Rabu, 30 Januari 2013

EKONOMI LHOKSEUMAWE


Lhokseumawe Yang Menjanjikan

Lhokseumawe, 221013
Sekira tahun 1990 hingga 1994, lima proyek vital, Mobil Oil, PT Arun, PT PIM, PT AAF, dan PT KKA, di Aceh menunjukkan kegemilangnnya. Tepatnya di Kabupaten Aceh Utara yang beribukota-kan Lhokseumawe. Di tahun-tahun itu produksi lima pabrik berskala nasional di sana menunjukkan angka produksi yang meningkat. Di mana-mana terlihat bus angkutan karyawan berseliweran di jalan dari  Bireuen  hingga Lhoksukon. Aktivitas kendaraan itu antara lain menjemput karyawan dan mengantar para ibu-ibu berbelanja.  Wajah-wajah ceria menghiasi pusat-pusat perbelanjaan, seakan mampu menurunkan temperatur kota yang tinggi, setiap jelang akhir bulan. Peredaran uang di kawasan pesisir utara Aceh kala itu cukup besar. Lhokseumawe dan sekitarnya yang menyandang gelar kota petrodollar, mampu menarik perhatian para pencari kerja di seluruh Aceh bahkan Indonesia. Oleh karena itu, masyarakat dunia lebih mengenal Lhokseumawe ketimbang Banda Aceh yang hanya berperan sebagai ibukota propinsi. Tidak pula mengherankan, Kabupaten Aceh Utara memiliki jumlah penduduk sepertiga penduduk Aceh waktu itu.

Setiap malam tahun baru di era itu, hiburan rakyat yang dibiayai lima proyek vital tersebut menyeluruh di seantero Kota Lhokseumawe. Artis-artis ibukota pun seakan bergiliran untuk hadir di kawasan Zona Industri Lhokseumawe (ZILS). Seingat aku, pimpinan PT Asean Aceh Fertilizer, Rahman Subandi, PT Arun, Wicaksono, dan PT PIM, Djarot, cukup bersahaja dalam mengokomodir hak-hak karyawan dan masyrakat di seputar pabrik masing-masing. Nama-nama mereka cukup dikenal di kawasan Lhokseumawe ketika itu.

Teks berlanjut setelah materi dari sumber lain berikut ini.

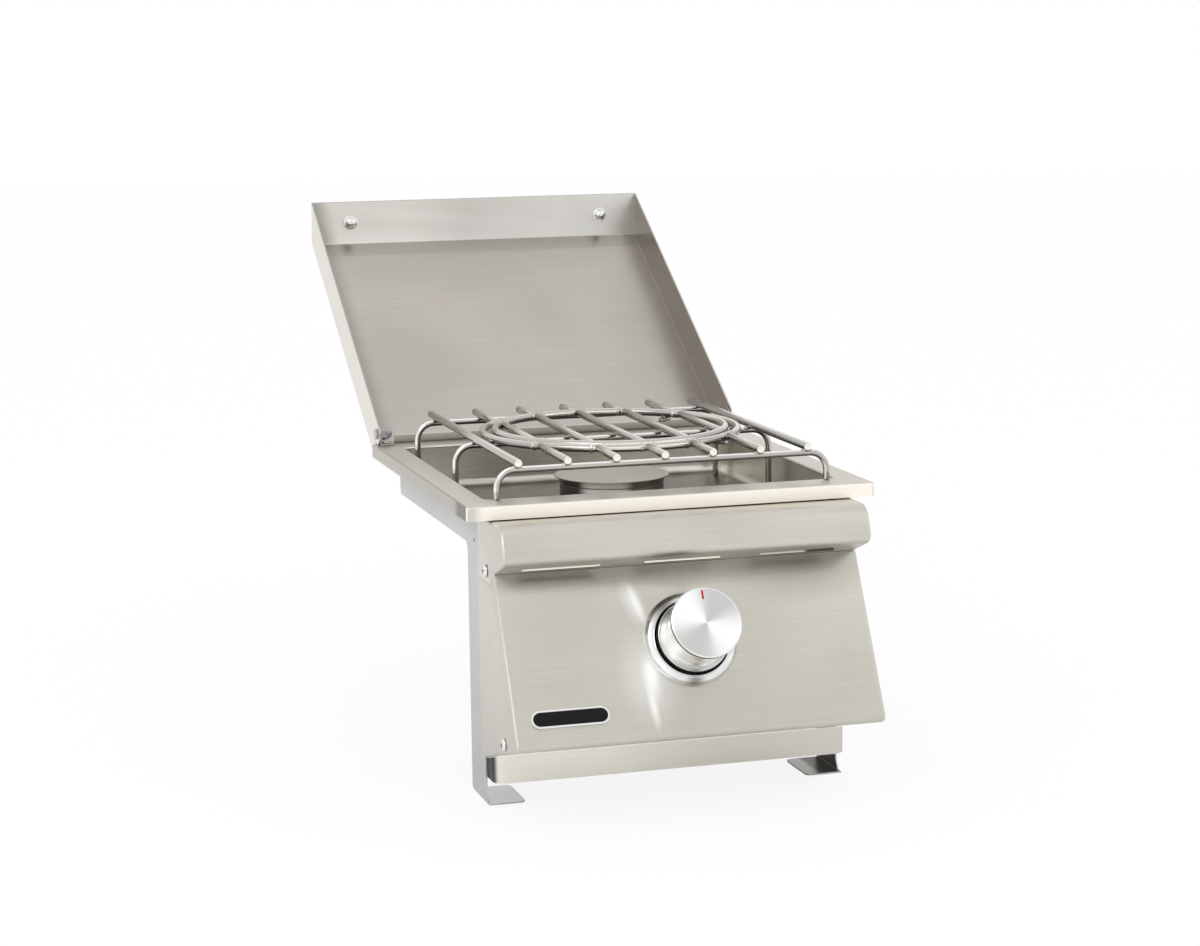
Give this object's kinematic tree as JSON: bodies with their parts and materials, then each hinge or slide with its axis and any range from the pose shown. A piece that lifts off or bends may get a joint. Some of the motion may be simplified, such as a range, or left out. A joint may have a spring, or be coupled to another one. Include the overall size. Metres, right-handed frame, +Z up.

Gerakan awal dari booming uang di Lhokseumawe yakni pada 1975-an, di saat Bechtle dan Mobil Oil membangun kilang gas raksasa di sana. Berikut dengan kilang-kilang yang lain, dua pabrik pupuk dan kertas. Peredaran uang di kawasan ini dapat diperhitungkan, berdasarkan jumlah karyawan serta besaran gaji mereka.

Pada tahun 1990 aku baru diangkat sebagai pegawai negeri. Aku waktu itu hanya sebatas staf pada Dinas Pekerjaan Umum Aceh Utara yang selalu diikutsertakan dalam seminar Aceh Pasca Gas di Bappeda Aceh Utara. Dalam seminar bergengsi yang kerap dihadiri para pakar dari Jakarta dan Banda Aceh kala itu banyak hal yang membanggakan bagi kita selaku generasi muda. 

Jamaluddin Harun alias Jimmi, kelahiran 4 Agustus 1945, terakhir pensiunan PT AAF berujar bahwa enak hidup dulu dari pada sekarang. Masa sebelumnya, ekonomi pesisir utara digerakkan oleh aktivitas ekspor import dari pelabuhan umum Kota Lhokseumawe. Memudarnya aktivitas pelabuhan Lhokseumawe tahun 1970-an seiring bangkitnya proyek vital Lhokseumawe.